La garde à vue avec procès-verbaux auxquels ont accès les avocats. Problème d’argent (sandwich, qui paie ?) Problème d’hygiène (draps non lavés, douche..)

La détention provisoire avant le jugement. (3 à 4 ans d’attente, 2 ans sont exigés par la cour européenne des droits de l’homme).

Les Maisons d’Arrêt pour la détention provisoire sont surpeuplées car on y mêle prévenus, condamnés de droit commun, et islamistes. C’est un lieu de contamination. De même que dans les prisons centrales comme Fresnes.

Quelles alternatives à la prison ? 

- La semi-liberté avec travail ou formation professionnelle.

- La liberté conditionnelle accordée à mi- peine pour une première affaire, à 2/3 de peine pour un récidiviste.
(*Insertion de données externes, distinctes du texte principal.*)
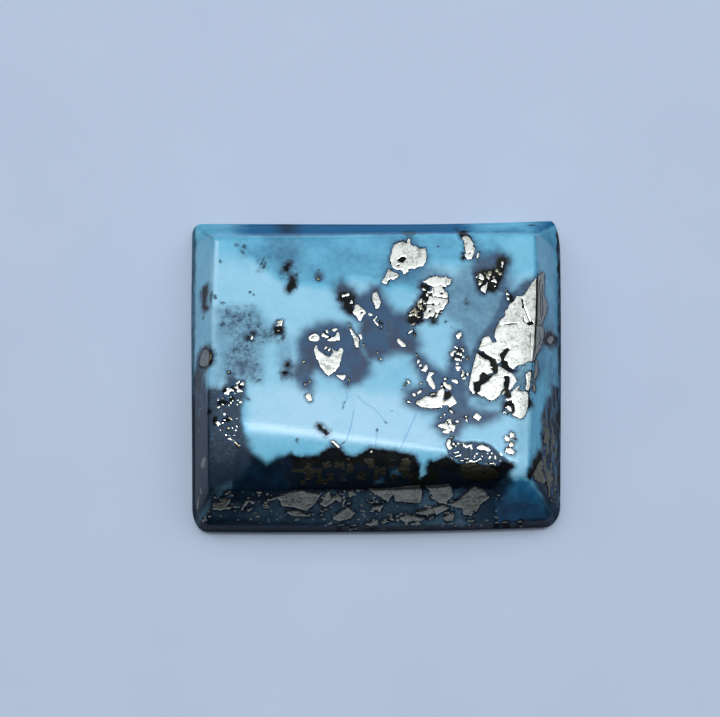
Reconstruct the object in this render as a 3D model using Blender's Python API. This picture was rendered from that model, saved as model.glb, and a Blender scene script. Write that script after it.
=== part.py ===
"""A polished turquoise cabochon: a rectangular stone with a flat base, four bevels and a low-domed table.

The stone lies on its base, +Z up, in metres. X runs along its longer side, and the side toward -Y, the front,
is the one where the table rolls over most. The origin is the middle of the bottom of its bounding box.

It is one solid, lofted from the rounded outline of the base, through the outline at the top of the girdle, to
the sharp-cornered outline of the table, which the dome closes.
"""

from dataclasses import dataclass

import bmesh
import bpy
import numpy as np

MM = 0.001


@dataclass(frozen=True)
class Corner:
    """A corner of an outline seen from above, given as the point where its two straight sides would meet.

    round_x and round_y are how far its rounding reaches along the side that runs along X and along Y.
    """

    x: float
    y: float
    round_x: float
    round_y: float


@dataclass(frozen=True)
class Side:
    """How a side leaves the straight line between its corners.

    bow is how far its middle stands outward. wave is how far the quarter after its first corner is pushed
    outward, and the quarter before its last corner inward.
    """

    bow: float
    wave: float


@dataclass(frozen=True)
class Roll:
    """Where the table bends down toward a side: the width of the bend, and its slope where the table ends.

    Each is given at the side's first corner and at its last, and changes evenly between them.
    """

    widths: tuple[float, float]
    slopes: tuple[float, float]


# Driving dimensions. Corners run front left, front right, back right, back left, and side number i starts at
# corner number i, so the sides run front, right, back, left.

BASE_CORNERS = (
    Corner(-9.86 * MM, -8.82 * MM, 0.75 * MM, 1.35 * MM),
    Corner(9.86 * MM, -8.54 * MM, 0.85 * MM, 1.15 * MM),
    Corner(10.06 * MM, 9.07 * MM, 0.50 * MM, 2.00 * MM),
    Corner(-10.03 * MM, 8.88 * MM, 0.45 * MM, 0.65 * MM),
)
BASE_SIDES = (
    Side(0.14 * MM, -0.01 * MM),
    Side(0.06 * MM, -0.01 * MM),
    Side(-0.12 * MM, -0.03 * MM),
    Side(0.05 * MM, 0.02 * MM),
)

GIRDLE_HEIGHT = 0.90 * MM
GIRDLE_INSETS = (
    (0.22 * MM, 0.03 * MM),
    (0.22 * MM, 0.03 * MM),
    (0.45 * MM, 0.48 * MM),
    (0.24 * MM, 0.50 * MM),
)

TABLE_CORNERS = (
    Corner(-8.90 * MM, -7.36 * MM, 0.05 * MM, 0.05 * MM),
    Corner(8.06 * MM, -6.67 * MM, 0.05 * MM, 0.05 * MM),
    Corner(8.58 * MM, 6.90 * MM, 0.05 * MM, 0.05 * MM),
    Corner(-8.70 * MM, 6.76 * MM, 0.05 * MM, 0.05 * MM),
)
TABLE_SIDES = (
    Side(0.41 * MM, -0.10 * MM),
    Side(0.11 * MM, -0.14 * MM),
    Side(-0.10 * MM, 0.06 * MM),
    Side(0.11 * MM, -0.04 * MM),
)

DOME_HEIGHT = 3.75 * MM
DOME_RADIUS_X = 250 * MM
DOME_RADIUS_Y = 215 * MM
TABLE_ROLLS = (
    Roll((4.2 * MM, 0.6 * MM), (0.32, 0.42)),
    Roll((0.9 * MM, 0.9 * MM), (0.20, 0.20)),
    Roll((1.0 * MM, 1.0 * MM), (0.18, 0.18)),
    Roll((0.5 * MM, 0.5 * MM), (0.15, 0.15)),
)

ARC_STEPS = 4
LONG_STEPS = 16
SHORT_STEPS = 12
CORNER_SHARE = 0.03
SHARP_ANGLE = np.radians(22.0)


def place(corner):
    """The corner's point as an array."""
    return np.array((corner.x, corner.y))


def inset(corners, insets):
    """The corners moved toward the middle of the outline by their insets along X and along Y."""
    return tuple(
        Corner(c.x - np.sign(c.x) * dx, c.y - np.sign(c.y) * dy, c.round_x, c.round_y)
        for c, (dx, dy) in zip(corners, insets)
    )


def side_points(start, end, side, shares):
    """Points of a side at the given shares of the way from its start to its end."""
    chord = place(end) - place(start)
    outward = np.array((chord[1], -chord[0])) / np.linalg.norm(chord)
    away = side.bow * 4 * shares * (1 - shares) + side.wave * np.sin(2 * np.pi * shares)
    return place(start) + shares[:, None] * chord + away[:, None] * outward


def corner_arc(start, middle, end, steps):
    """An elliptic quarter turn from start to end, whose tangents there both meet in middle."""
    turn = np.linspace(0, 1, steps + 1)[:, None]
    weights = (1 - turn) ** 2, np.sqrt(2) * turn * (1 - turn), turn**2
    blend = weights[0] * start + weights[1] * middle + weights[2] * end
    return blend / sum(weights)


def tangent_crossing(before, after):
    """Where the line that ends the points in before meets the line that starts the points in after."""
    leaving = before[-1] - before[-2]
    arriving = after[0] - after[1]
    reach = np.linalg.solve(np.column_stack((leaving, -arriving)), after[0] - before[-1])
    return before[-1] + reach[0] * leaving


def rounded_sides(corners, sides):
    """The outline as four rows of points, one a side, which meet in the middle of each corner's rounding."""
    straights = []
    for i, side in enumerate(sides):
        start, end = corners[i], corners[(i + 1) % 4]
        length = np.linalg.norm(place(end) - place(start))
        rounds = (start.round_x, end.round_x) if i % 2 == 0 else (start.round_y, end.round_y)
        steps = LONG_STEPS if i % 2 == 0 else SHORT_STEPS
        shares = np.linspace(rounds[0] / length, 1 - rounds[1] / length, steps + 1)
        straights.append(side_points(start, end, side, shares))
    arcs = []
    for i in range(4):
        before, after = straights[i - 1], straights[i]
        middle = tangent_crossing(before, after)
        arcs.append(corner_arc(before[-1], middle, after[0], 2 * ARC_STEPS))
    rows = []
    for i in range(4):
        first, last = arcs[i][ARC_STEPS:-1], arcs[(i + 1) % 4][1:ARC_STEPS + 1]
        rows.append(np.concatenate((first, straights[i], last)))
    return rows


def sharp_sides(corners, sides):
    """The outline as four rows of points that meet in its corners, with the rows' ends closely spaced."""
    rows = []
    for i, side in enumerate(sides):
        steps = LONG_STEPS if i % 2 == 0 else SHORT_STEPS
        near = np.linspace(0, CORNER_SHARE, ARC_STEPS + 1)
        inner = np.linspace(CORNER_SHARE, 1 - CORNER_SHARE, steps + 1)
        shares = np.concatenate((near[:-1], inner, 1 - near[-2::-1]))
        rows.append(side_points(corners[i], corners[(i + 1) % 4], side, shares))
    return rows


def dome(points):
    """The table's height: a shallow dome, less a drop that grows with the square of the way into each roll."""
    height = DOME_HEIGHT - points[..., 0] ** 2 / (2 * DOME_RADIUS_X) - points[..., 1] ** 2 / (2 * DOME_RADIUS_Y)
    for i, roll in enumerate(TABLE_ROLLS):
        start, end = place(TABLE_CORNERS[i]), place(TABLE_CORNERS[(i + 1) % 4])
        length = np.linalg.norm(end - start)
        chord = (end - start) / length
        share = np.clip((points - start) @ chord / length, 0, 1)
        width = roll.widths[0] + share * (roll.widths[1] - roll.widths[0])
        slope = roll.slopes[0] + share * (roll.slopes[1] - roll.slopes[0])
        distance = (points - start) @ np.array((-chord[1], chord[0]))
        into = np.clip(1 - distance / width, 0, None)
        height = height - slope * width / 2 * into**2
    return height


def coons_patch(front, right, back, left):
    """A grid of points between four rows: the two ruled surfaces added, less the corners' bilinear one."""
    across = np.linalg.norm(np.diff(front, axis=0), axis=1).cumsum()
    along = np.linalg.norm(np.diff(right, axis=0), axis=1).cumsum()
    s = np.concatenate(((0.0,), across / across[-1]))[:, None, None]
    t = np.concatenate(((0.0,), along / along[-1]))[None, :, None]
    back, left = back[::-1], left[::-1]
    ruled_y = (1 - t) * front[:, None] + t * back[:, None]
    ruled_x = (1 - s) * left[None] + s * right[None]
    corners = (1 - s) * ((1 - t) * front[0] + t * back[0]) + s * ((1 - t) * front[-1] + t * back[-1])
    return ruled_y + ruled_x - corners


def closed(rows):
    """Four rows as one ring, with the point that two rows share kept once."""
    return np.concatenate([row[:-1] for row in rows])


def build_stone():
    """The stone's mesh: base, girdle, bevels and table, as one closed body."""
    base = closed(rounded_sides(BASE_CORNERS, BASE_SIDES))
    girdle = closed(rounded_sides(inset(BASE_CORNERS, GIRDLE_INSETS), BASE_SIDES))
    table_rows = sharp_sides(TABLE_CORNERS, TABLE_SIDES)
    table = coons_patch(*table_rows)
    box_middle = (base.min(axis=0) + base.max(axis=0)) / 2

    body = bmesh.new()

    def add_points(points, heights):
        placed = points - box_middle
        return [body.verts.new((*point, height)) for point, height in zip(placed, heights)]

    base_ring = add_points(base, np.zeros(len(base)))
    girdle_ring = add_points(girdle, np.full(len(girdle), GIRDLE_HEIGHT))
    columns, rows = table.shape[:2]
    grid_points = add_points(table.reshape(-1, 2), dome(table).ravel())
    grid = [grid_points[i * rows:(i + 1) * rows] for i in range(columns)]
    table_ring = (
        [grid[i][0] for i in range(columns - 1)]
        + [grid[-1][j] for j in range(rows - 1)]
        + [grid[i][-1] for i in range(columns - 1, 0, -1)]
        + [grid[0][j] for j in range(rows - 1, 0, -1)]
    )

    body.faces.new(reversed(base_ring))
    for lower, upper in ((base_ring, girdle_ring), (girdle_ring, table_ring)):
        for i in range(len(lower)):
            after = (i + 1) % len(lower)
            body.faces.new((lower[i], lower[after], upper[after], upper[i]))
    for i in range(columns - 1):
        for j in range(rows - 1):
            body.faces.new((grid[i][j], grid[i + 1][j], grid[i + 1][j + 1], grid[i][j + 1]))

    mesh = bpy.data.meshes.new("turquoise_stone")
    body.to_mesh(mesh)
    body.free()
    mesh.shade_smooth()
    mesh.set_sharp_from_angle(angle=SHARP_ANGLE)
    return mesh


def turquoise():
    """Polished turquoise."""
    material = bpy.data.materials.new("turquoise")
    material.use_nodes = True
    shader = material.node_tree.nodes["Principled BSDF"]
    shader.inputs["Base Color"].default_value = (0.16, 0.46, 0.66, 1.0)
    shader.inputs["Roughness"].default_value = 0.18
    shader.inputs["Metallic"].default_value = 0.0
    shader.inputs["IOR"].default_value = 1.61
    return material


def main():
    """Clears the scene and builds the cabochon in its own collection."""
    for scene_object in list(bpy.data.objects):
        bpy.data.objects.remove(scene_object, do_unlink=True)
    collection = bpy.data.collections.new("turquoise_cabochon")
    bpy.context.scene.collection.children.link(collection)
    mesh = build_stone()
    mesh.materials.append(turquoise())
    collection.objects.link(bpy.data.objects.new("turquoise_stone", mesh))


if __name__ == "__main__":
    main()
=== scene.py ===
"""Dresses a polished turquoise cabochon with pyrite grains and black matrix, and lights it on a pale floor.

The stone is one closed mesh, worked out from the same outlines as the solid it stands for. Its colour zones
are painted into vertex attributes as distances and weights, and the grains of pyrite are thin closed plates
let into its surface. The scene is in metres, +Z up, with the origin at the middle of the stone's footprint.
The sizes and outlines below are in millimetres, apart from the studio's.
"""

import logging
from dataclasses import dataclass
from enum import Enum, IntEnum

import bpy
import numpy as np
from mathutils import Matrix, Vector


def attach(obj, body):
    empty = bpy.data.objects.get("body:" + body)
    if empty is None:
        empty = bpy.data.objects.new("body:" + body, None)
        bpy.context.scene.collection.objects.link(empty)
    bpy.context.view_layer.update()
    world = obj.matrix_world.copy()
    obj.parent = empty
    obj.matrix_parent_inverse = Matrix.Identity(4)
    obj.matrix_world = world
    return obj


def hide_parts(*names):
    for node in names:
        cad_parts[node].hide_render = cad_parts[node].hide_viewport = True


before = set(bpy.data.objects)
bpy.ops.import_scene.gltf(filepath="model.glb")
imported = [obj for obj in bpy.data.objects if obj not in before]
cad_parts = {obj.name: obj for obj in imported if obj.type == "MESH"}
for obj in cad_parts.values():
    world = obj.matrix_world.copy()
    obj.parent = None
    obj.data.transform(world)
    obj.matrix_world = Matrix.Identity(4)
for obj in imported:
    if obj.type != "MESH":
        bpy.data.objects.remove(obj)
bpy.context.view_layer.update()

MM = 0.001
SHARP_ANGLE = np.radians(40)
Array = np.ndarray
Span = tuple[float, ...]
Object = bpy.types.Object
Socket = bpy.types.NodeSocket
log = logging.getLogger("cabochon")


def mm(*numbers: float) -> Array:
    """Points in metres from a run of x, y pairs in millimetres."""
    return np.array(numbers).reshape(-1, 2) * MM


def oval(x: float, y: float, reach_x: float, reach_y: float | None = None) -> Array:
    """An ellipse's outline, as twelve points in metres.

    Args:
        x: Middle along X, in millimetres.
        y: Middle along Y, in millimetres.
        reach_x: Half its width, in millimetres.
        reach_y: Half its height, in millimetres, or the same as reach_x.

    Returns:
        The points, turning left.
    """
    turn = np.linspace(0, 2 * np.pi, 12, endpoint=False)
    points = np.column_stack((x + reach_x * np.cos(turn), y + (reach_y or reach_x) * np.sin(turn)))
    return points * MM


def eased(values: Array, low: float, high: float) -> Array:
    """A smooth step from 0 at low to 1 at high: 3 share**2 - 2 share**3."""
    share = np.clip((values - low) / (high - low), 0, 1)
    return share * share * (3 - 2 * share)


def noise(points: Array, size: float, seed: int) -> Array:
    """Smooth noise between -1 and 1: random values on a cubic lattice, blended with an eased weight.

    Args:
        points: Places in metres, three numbers each.
        size: The lattice's spacing in metres.
        seed: The seed of the lattice's values.

    Returns:
        One value for each point.
    """
    count = 64
    values = np.random.default_rng(int(seed)).uniform(-1, 1, (count, count, count))
    spot = points / size
    cell = np.floor(spot).astype(int)
    share = eased(spot - cell, 0, 1)
    low, high = cell % count, (cell + 1) % count
    blend = np.zeros(len(points))
    for x, weight_x in ((low[:, 0], 1 - share[:, 0]), (high[:, 0], share[:, 0])):
        for y, weight_y in ((low[:, 1], 1 - share[:, 1]), (high[:, 1], share[:, 1])):
            for z, weight_z in ((low[:, 2], 1 - share[:, 2]), (high[:, 2], share[:, 2])):
                blend += values[x, y, z] * weight_x * weight_y * weight_z
    return blend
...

 - La réduction de peine si on se tient bien ; elle est quasi automatique et permet l’espoir au condamné.

 - Le sursis : caractère éducatif.

 - Le sursis avec mise à l’épreuve.

 - Le travail d’intérêt général.

 - Le bracelet électronique : prison à domicile avec horaires pour les courses et le travail.

 

Quatre constats : * 1 détenu par cellule individuelle, ce n’est pas appliqué car impossible. * parc immobilier vétuste (mérule), matelas à même le sol, y compris dans les couloirs. * juges plus sévères comme l’exige la population. * Abandon des détenus par la société qui ne veut pas savoir ; 69000 personnes en prison dont 20000 pas encore jugés.

 

Quelle que soit la sévérité de la peine, l’humanisme doit régner dans les maisons de détention et la société ne doit pas non plus faire fi des gardiens de prisons.